Your goal: Quote only the lines from the top of the listing below down to and including the line with "return points".

START Given material

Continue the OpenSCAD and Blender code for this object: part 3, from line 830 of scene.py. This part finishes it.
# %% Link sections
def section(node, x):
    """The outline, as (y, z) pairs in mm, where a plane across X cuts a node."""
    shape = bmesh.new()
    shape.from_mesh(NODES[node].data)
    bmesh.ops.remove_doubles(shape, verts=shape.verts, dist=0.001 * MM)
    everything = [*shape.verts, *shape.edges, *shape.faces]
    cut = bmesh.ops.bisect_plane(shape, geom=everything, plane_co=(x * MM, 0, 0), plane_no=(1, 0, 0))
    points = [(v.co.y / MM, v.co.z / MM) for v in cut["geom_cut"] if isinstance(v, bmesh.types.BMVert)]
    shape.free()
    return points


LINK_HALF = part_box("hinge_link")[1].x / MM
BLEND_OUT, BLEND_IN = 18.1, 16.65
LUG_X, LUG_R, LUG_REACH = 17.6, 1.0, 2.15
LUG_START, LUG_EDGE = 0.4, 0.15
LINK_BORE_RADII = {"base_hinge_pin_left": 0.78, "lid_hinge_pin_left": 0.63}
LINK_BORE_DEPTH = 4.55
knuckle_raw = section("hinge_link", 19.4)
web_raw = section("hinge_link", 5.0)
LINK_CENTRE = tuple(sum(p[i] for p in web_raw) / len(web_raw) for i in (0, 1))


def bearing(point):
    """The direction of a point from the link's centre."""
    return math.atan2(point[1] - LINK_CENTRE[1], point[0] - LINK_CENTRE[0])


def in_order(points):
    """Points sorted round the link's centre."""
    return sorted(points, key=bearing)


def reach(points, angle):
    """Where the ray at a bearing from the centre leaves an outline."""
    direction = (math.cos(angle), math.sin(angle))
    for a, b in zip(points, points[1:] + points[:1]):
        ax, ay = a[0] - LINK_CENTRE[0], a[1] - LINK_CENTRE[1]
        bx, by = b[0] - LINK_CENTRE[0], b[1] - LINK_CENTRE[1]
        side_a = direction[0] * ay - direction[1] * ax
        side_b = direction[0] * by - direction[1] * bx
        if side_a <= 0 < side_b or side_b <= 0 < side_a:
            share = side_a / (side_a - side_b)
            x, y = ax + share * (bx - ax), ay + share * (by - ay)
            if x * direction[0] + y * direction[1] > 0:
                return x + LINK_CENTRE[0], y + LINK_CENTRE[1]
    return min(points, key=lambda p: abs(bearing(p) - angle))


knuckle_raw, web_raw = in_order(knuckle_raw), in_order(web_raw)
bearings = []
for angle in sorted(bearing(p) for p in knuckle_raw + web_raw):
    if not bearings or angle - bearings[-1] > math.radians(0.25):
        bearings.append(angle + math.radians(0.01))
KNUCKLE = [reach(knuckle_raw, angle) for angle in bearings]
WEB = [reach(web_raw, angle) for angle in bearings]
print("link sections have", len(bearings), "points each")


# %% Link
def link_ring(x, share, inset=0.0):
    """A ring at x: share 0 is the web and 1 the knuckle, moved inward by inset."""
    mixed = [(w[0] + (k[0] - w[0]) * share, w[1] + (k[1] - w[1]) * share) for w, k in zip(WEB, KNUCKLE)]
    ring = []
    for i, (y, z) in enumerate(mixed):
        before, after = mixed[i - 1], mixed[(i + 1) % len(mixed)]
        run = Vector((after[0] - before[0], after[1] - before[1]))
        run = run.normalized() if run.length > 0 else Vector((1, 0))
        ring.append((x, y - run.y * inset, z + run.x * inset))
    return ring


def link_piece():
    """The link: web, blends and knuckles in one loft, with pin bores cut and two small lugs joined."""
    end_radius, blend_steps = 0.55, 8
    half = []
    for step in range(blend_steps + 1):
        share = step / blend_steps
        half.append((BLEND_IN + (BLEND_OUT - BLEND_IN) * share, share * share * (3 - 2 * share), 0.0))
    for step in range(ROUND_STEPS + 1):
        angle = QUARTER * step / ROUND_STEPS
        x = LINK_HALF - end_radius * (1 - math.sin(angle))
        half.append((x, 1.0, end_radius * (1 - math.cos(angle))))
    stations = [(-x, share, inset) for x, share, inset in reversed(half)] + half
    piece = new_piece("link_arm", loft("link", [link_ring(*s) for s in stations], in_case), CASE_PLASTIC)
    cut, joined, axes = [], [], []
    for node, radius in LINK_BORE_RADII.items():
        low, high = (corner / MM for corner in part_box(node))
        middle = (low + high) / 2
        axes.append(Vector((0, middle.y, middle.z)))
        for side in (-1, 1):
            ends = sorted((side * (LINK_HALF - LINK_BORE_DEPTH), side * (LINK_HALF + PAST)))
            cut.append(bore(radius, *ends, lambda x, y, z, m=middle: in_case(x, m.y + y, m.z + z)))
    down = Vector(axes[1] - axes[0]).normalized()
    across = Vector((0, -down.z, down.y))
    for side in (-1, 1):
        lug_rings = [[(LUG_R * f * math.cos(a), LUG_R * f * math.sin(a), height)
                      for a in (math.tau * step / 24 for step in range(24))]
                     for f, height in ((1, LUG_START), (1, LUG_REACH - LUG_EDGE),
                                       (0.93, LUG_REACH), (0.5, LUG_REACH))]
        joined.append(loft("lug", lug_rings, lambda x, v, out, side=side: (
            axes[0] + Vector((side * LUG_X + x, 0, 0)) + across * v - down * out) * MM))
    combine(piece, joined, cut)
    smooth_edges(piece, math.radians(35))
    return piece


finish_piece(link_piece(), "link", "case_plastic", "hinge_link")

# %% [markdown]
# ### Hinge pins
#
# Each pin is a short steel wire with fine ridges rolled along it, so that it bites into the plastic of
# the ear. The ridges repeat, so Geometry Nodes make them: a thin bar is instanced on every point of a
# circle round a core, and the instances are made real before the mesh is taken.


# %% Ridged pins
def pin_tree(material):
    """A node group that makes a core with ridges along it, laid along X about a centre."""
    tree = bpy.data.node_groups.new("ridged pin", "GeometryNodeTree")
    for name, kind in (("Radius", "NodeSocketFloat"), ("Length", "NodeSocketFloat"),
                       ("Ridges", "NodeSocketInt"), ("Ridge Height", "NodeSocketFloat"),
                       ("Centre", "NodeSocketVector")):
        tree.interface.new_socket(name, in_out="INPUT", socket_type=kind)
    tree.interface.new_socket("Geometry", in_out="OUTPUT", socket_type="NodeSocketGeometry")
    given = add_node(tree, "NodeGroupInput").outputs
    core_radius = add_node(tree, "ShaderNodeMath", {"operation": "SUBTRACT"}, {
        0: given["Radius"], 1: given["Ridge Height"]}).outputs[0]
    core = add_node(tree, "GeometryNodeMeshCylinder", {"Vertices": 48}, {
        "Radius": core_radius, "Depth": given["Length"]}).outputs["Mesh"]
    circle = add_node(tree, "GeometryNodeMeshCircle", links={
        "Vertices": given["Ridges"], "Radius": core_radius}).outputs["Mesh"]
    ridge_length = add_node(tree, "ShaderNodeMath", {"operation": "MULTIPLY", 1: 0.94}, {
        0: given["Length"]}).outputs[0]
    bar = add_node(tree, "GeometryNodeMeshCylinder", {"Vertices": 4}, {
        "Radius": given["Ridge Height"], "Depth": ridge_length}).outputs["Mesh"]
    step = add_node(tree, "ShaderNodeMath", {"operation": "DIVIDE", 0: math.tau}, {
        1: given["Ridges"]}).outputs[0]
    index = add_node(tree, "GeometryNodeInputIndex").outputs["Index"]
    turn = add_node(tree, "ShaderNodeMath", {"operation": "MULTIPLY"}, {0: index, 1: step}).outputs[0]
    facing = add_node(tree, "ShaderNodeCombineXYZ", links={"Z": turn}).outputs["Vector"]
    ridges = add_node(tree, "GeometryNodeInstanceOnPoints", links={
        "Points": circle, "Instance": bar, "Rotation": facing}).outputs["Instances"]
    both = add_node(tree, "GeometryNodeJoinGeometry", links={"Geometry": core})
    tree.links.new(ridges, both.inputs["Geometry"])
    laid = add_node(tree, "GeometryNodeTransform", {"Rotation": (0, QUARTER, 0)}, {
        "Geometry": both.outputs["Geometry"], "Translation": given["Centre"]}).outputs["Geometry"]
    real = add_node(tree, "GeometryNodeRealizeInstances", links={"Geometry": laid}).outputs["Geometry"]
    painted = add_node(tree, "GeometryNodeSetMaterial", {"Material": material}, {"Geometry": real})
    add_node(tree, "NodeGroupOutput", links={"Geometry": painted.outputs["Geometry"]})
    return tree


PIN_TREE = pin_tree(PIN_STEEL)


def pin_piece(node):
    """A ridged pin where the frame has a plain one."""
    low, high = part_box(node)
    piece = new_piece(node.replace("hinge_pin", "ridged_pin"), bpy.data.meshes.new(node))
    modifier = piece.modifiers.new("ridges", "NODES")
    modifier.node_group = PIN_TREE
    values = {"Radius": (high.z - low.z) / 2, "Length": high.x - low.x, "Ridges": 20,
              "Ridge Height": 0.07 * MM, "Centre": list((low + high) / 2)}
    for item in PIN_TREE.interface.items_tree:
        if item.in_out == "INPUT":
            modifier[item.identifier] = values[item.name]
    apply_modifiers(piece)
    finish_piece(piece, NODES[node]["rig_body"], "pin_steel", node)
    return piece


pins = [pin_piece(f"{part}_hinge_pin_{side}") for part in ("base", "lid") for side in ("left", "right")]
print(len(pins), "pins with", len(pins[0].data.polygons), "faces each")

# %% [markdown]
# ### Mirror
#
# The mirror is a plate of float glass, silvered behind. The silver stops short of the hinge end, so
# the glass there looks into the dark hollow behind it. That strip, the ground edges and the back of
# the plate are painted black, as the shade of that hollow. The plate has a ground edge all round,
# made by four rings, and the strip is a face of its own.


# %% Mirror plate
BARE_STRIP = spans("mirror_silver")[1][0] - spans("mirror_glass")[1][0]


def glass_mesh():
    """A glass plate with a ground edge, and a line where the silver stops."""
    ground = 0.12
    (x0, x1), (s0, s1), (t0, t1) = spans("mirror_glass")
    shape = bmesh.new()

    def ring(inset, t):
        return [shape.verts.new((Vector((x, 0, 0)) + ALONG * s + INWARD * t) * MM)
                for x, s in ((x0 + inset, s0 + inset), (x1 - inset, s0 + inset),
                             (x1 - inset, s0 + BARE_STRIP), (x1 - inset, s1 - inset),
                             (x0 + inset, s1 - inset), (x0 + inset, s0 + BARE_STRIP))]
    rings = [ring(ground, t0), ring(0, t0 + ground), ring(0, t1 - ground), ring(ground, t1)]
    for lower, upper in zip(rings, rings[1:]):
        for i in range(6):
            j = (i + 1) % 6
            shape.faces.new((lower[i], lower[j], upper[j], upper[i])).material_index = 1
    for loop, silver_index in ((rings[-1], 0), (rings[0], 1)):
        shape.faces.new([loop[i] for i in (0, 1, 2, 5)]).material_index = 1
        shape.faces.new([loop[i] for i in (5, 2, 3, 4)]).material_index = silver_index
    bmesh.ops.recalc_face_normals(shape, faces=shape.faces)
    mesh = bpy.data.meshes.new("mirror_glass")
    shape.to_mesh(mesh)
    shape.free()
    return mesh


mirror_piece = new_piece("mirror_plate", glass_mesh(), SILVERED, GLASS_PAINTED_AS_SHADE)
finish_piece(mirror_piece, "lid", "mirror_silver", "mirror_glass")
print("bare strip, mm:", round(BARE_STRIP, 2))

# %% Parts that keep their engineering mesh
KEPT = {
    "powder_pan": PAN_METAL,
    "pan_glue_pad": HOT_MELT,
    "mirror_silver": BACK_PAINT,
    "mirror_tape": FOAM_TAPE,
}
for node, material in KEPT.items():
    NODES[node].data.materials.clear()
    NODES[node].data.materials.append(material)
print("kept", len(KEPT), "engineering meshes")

END Given material

Result of this task:
Continue the OpenSCAD and Blender code for this object: part 3, from line 830 of scene.py. This part finishes it.
# %% Link sections
def section(node, x):
    """The outline, as (y, z) pairs in mm, where a plane across X cuts a node."""
    shape = bmesh.new()
    shape.from_mesh(NODES[node].data)
    bmesh.ops.remove_doubles(shape, verts=shape.verts, dist=0.001 * MM)
    everything = [*shape.verts, *shape.edges, *shape.faces]
    cut = bmesh.ops.bisect_plane(shape, geom=everything, plane_co=(x * MM, 0, 0), plane_no=(1, 0, 0))
    points = [(v.co.y / MM, v.co.z / MM) for v in cut["geom_cut"] if isinstance(v, bmesh.types.BMVert)]
    shape.free()
    return points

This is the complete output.